Driver's license process
Some students may want to get their driver's license while on the exchange. In order to move forward in the process, students need to get permission from their host family and their parents. Please note that state or local laws may not allow for an exchange student to get a driver's license.
Setting ground rules
Students need host family and parent permission before pursuing a driver's license permit. Host parents are not required to allow their student to get a driver's license. Most states will require a certain number of driving hours, so your student would likely need to use the family car to complete those. Students are responsible for the costs of car insurance and any automobile damages that may occur while they're driving. If you're okay with your student getting a driver's license, check in with your IEC to ensure their parents also grant permission.
Next, make sure you establish guidelines around driving, car use and passengers in the vehicle. Communicating these rules with your student before they start driving can be helpful in establishing expectations. By working together, parents and students can accomplish their shared goal — a safe, successful teen driver.
Here are the steps EF recommends taking:
1. Check your state's law
Each state's laws vary regarding exchange student eligibility and requirements. Call the local DMV directly to see what is required for non-US citizens to gain a license. Students will need to know what to bring to an office before they apply.
Example: One host dad in Illinois says, “In our state it was required they had at least six months left on their visa to get a license after having their permit for nine months and acquiring 60 hours drive time, so many of our students only got a learner’s permit and supervised driving experience. We had to get a letter from our social security office stating they were not a citizen for the permit. Each state is different, so make sure to do your research!”
2. Study the driver’s manual
Before applying, encourage your student to study your state’s driver’s manual and take practice exams online.
3. Prepare for the DMV
When your student goes to the DMV to apply for their learner’s permit, they'll most likely have to:
- Pass a written test based on the Driver’s Manual
- Take a pre-licensing or driver education course (many states require a specific number of hours of classroom prep before taking the test for a learner’s permit in addition to a specific number of hours behind the wheel practicing for their driver’s license)

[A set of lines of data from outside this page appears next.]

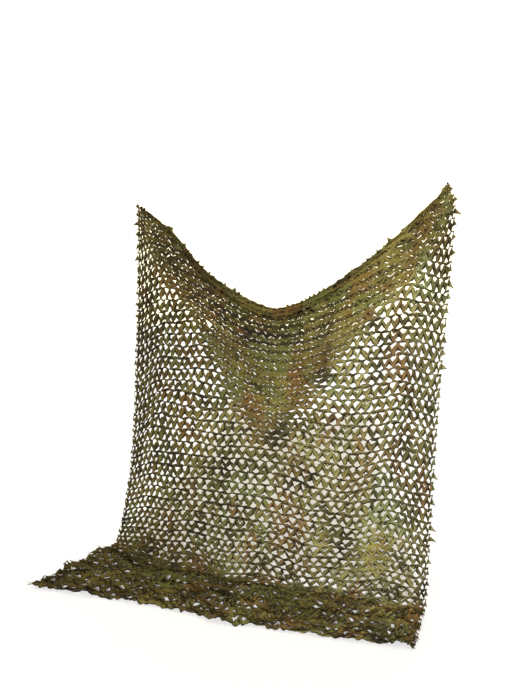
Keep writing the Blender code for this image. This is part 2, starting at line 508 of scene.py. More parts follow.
        past = np.clip((row - floor_row) / (self.last_row - floor_row), 0.0, None)
        point, lying = self._laid(across, point, height, past)
        rough = self.loft_base + self.loft.at(column, row) + self.loft_lumps * self.lumps.at(column, row)
        point[..., 2] += self.loft_height * lying * np.maximum(rough, 0.0)
        return point + np.array(self.middle)

    def _laid(self, across: Array, start: Array, height: Array, past: Array) -> tuple[Array, Array]:
        """Cloth bent onto the floor.

        Args:
            across: -1 to 1.
            start: points of the hanging cloth.
            height: height above the floor, where the cloth hangs.
            past: 0 at the contact line to 1 at the front edge.

        Returns:
            The points, and 0 for those that hang to 1 for those that lie.
        """
        _, front = self.foot(across)
        corner = self.at_floor(across)
        run = np.linalg.norm(front - corner, axis=-1)
        along = np.where(past > 0.0, past * run, -height)
        radius = self.bend_radius
        low = self.lying(across, np.clip(along / run, radius / run, None))
        turn = np.clip((along + radius) / (2 * radius), 0.0, 1.0)[..., None]
        near_floor = self.lying(across, radius / run)
        bend = lerp(lerp(start, corner, turn), lerp(corner, near_floor, turn), turn)
        point = np.where((along > -radius)[..., None], bend, start)
        point = np.where((along > radius)[..., None], low, point)
        return point, smooth((along + radius) / (4 * radius))

    def _turned(self, across: Array, start: Array, over: Array) -> Array:
        """Points of the top edge, which is rolled forwards and over to the back.

        Args:
            across: -1 to 1.
            start: top points of the hanging cloth, under the roll.
            over: 0 at the front to 1 at the cloth's end behind.

        Returns:
            Points on the roll and on the flap behind it.
        """
        step = 0.01
        rise = self.top_height(start[..., 0] + step) - self.top_height(start[..., 0] - step)
        outward = unit(np.stack([-rise, 0.0 * rise, np.full(rise.shape, 2 * step)], axis=-1))
        radius = self.turn_radius(across)
        flap = lerp(*self.flaps, across * across)
        arc = 1.5 * math.pi
        run = over * (arc * radius + flap)
        angle = np.minimum(run / radius, arc)
        lift = radius * (1.0 - np.cos(angle)) - np.maximum(0.0, run - arc * radius)
        point = start + outward * lift[..., None]
        point[..., 1] -= radius * np.sin(angle)
        return point


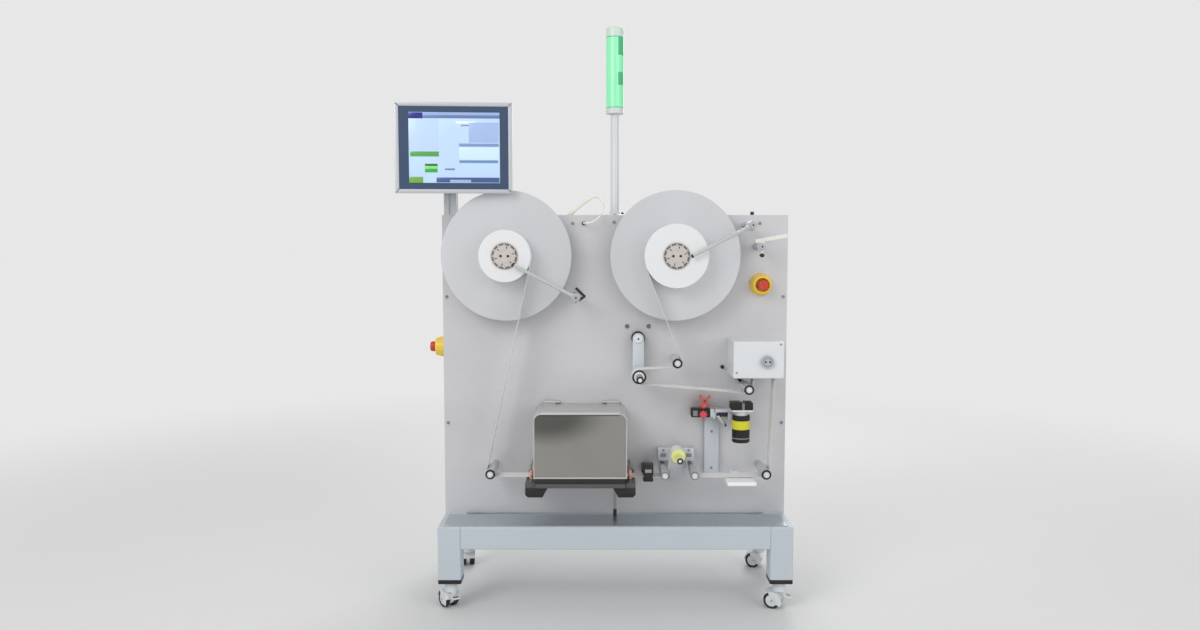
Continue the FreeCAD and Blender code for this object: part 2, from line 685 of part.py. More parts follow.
def door(side):
    """A folded door: outer skin with four returned edges, and its hinge knuckles."""
    inner = DOOR_GAP / 2
    x0, x1 = (inner, CABINET_HALF - DOOR_GAP) if side > 0 else (-CABINET_HALF + DOOR_GAP, -inner)
    y0 = CABINET_DOOR_Y
    y1 = y0 + DOOR_DEPTH
    shape = box(x0, x1, y0, y1, DOOR_Z0, DOOR_Z1)
    shape = shape.cut(box(x0 + DOOR_SHEET, x1 - DOOR_SHEET, y0 - 1, y1 - DOOR_SHEET,
                          DOOR_Z0 + DOOR_SHEET, DOOR_Z1 - DOOR_SHEET))
    px = hinge_x(side)
    edge = x1 if side > 0 else x0
    for z in KNUCKLE_HEIGHTS:
        inner = edge - side * LEAF_WIDTH
        leaf = box(min(inner, px), max(inner, px), y1, y1 + LEAF_THICK, z, z + KNUCKLE_LENGTH)
        knuckle = rod_z(px, DOOR_PIVOT_Y, KNUCKLE_RADIUS, z, z + KNUCKLE_LENGTH)
        shape = join(shape, leaf, knuckle)
        bore = rod_z(px, DOOR_PIVOT_Y, HINGE_PIN_RADIUS + SHAFT_FIT, z - 1, z + KNUCKLE_LENGTH + 1)
        shape = shape.cut(bore)
    if side > 0:
        shape = shape.cut(rod_y(HANDLE_AXIS, HANDLE_STEM_RADIUS + SHAFT_FIT, y1 - DOOR_SHEET - 1, y1 + 1))
    return shape


def door_handle():
    y1 = CABINET_DOOR_Y + DOOR_DEPTH
    y2 = y1 + HANDLE_REACH
    half = HANDLE_THICK / 2 + 2.0
    hub = rod_y(HANDLE_AXIS, 2 * HANDLE_STEM_RADIUS, y1 + GAP, y2)
    lever = box(HANDLE_AXIS[0] - half, HANDLE_AXIS[0] + half, y2, y2 + HANDLE_THICK,
                HANDLE_AXIS[1] - HANDLE_LENGTH, HANDLE_AXIS[1] + 2 * HANDLE_STEM_RADIUS)
    lever = round_edges(lever, 5.0, along_y)
    stem = rod_y(HANDLE_AXIS, HANDLE_STEM_RADIUS, y1 - DOOR_SHEET - 4.0, y1 + GAP)
    return join(hub, lever, stem)


def cabinet_fittings():
    """Faceplate screws, cable glands, thumb knobs, and the fixed halves of the door hinges."""
    solids = []
    for inset, drop in EDGE_SCREWS:
        for x in (LEFT_EDGE + inset, RIGHT_EDGE - inset):
            solids.append(rod_y((x, PLATE_TOP - drop), SCREW_RADIUS, -SCREW_HEAD, 0))
    for x, drop in TOP_SCREWS:
        solids.append(rod_y((x, PLATE_TOP - drop), SCREW_RADIUS, -SCREW_HEAD, 0))
    for side in (-1, 1):
        place = (DANCER_AXIS[0] + side * DANCER_STOP_SPACING / 2, DANCER_AXIS[1] + DANCER_STOP_RISE)
        solids.append(rod_y(place, SCREW_RADIUS + 2, -SCREW_HEAD, 0))
    gland = rod_z(CABLE_ROOF[0], CABLE_ROOF[1], GLAND_RADIUS, ROOF_TOP, ROOF_TOP + GLAND_HEIGHT)
    bend = V(CABLE_ROOF[0], CABLE_ROOF[1], ROOF_TOP + ELBOW_RISE)
    mouth = V(SLEEVE_ROUTE[0][0], SLEEVE_ROUTE[0][1], ROOF_TOP + SLEEVE_ROUTE[0][2])
    leaning = Part.makeCylinder(ELBOW_RADIUS, (mouth - bend).Length, bend, mouth - bend)
    solids.append(join(gland, leaning))
    entry = (CABLE_ENTRY[0], PLATE_TOP - CABLE_ENTRY[1])
    solids.append(rod_y(entry, ENTRY_RADIUS, -ENTRY_LENGTH, 0))
    knob = (METER_X0 - PLATE_KNOB_GAP, METER_Z0 + PLATE_KNOB_RISE)
    solids.append(rod_y(knob, KNOB_RADIUS, -KNOB_LENGTH, 0))
    roof_knob_x = RIGHT_EDGE - ROOF_KNOB_INSET
    solids.append(rod_z(roof_knob_x, ROOF_KNOB_BACK, KNOB_RADIUS, ROOF_TOP, ROOF_TOP + KNOB_LENGTH))
    for side in (-1, 1):
        px = hinge_x(side)
        face = side * CABINET_HALF
        for z in KNUCKLE_HEIGHTS:
            base = z - GAP - KNUCKLE_LENGTH
            leaf_front = CABINET_BACK - LEAF_LAP
            leaf = box(min(face, px), max(face, px), leaf_front, DOOR_PIVOT_Y, base, base + KNUCKLE_LENGTH)
            knuckle = rod_z(px, DOOR_PIVOT_Y, KNUCKLE_RADIUS, base, base + KNUCKLE_LENGTH)
            pin = rod_z(px, DOOR_PIVOT_Y, HINGE_PIN_RADIUS, base, z + KNUCKLE_LENGTH)
            solids.append(join(leaf, knuckle, pin))
    return group(*solids)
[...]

- Meet the DMV's vision requirements. In most states, to meet vision requirements, you must take a vision test at the DMV or provide an Eye Test Report (MV-619) completed by an eye care professional.
- Have all required documentation for a non-citizen
- Have photo identification
4. After the learner's permit
Once your student has their learner’s permit, they must:
- Obey the local and state rules for all learner’s permit holders and the rules for young drivers
- Prepare for the road test
- Have supervised driving practice with minimum hours, including hours of driving after sunset
- Take a pre-licensing or driver education course
5. Maintenance and payment
Have a conversation with your student about maintenance and payment. Will they pay for gas or be added as a driver on the family’s insurance? Will they be responsible for cleaning out and washing the car? Set ground rules and write them out so you and your student can commit to them together.
Once this is all completed, encourage your student to schedule and take the road test! Good luck!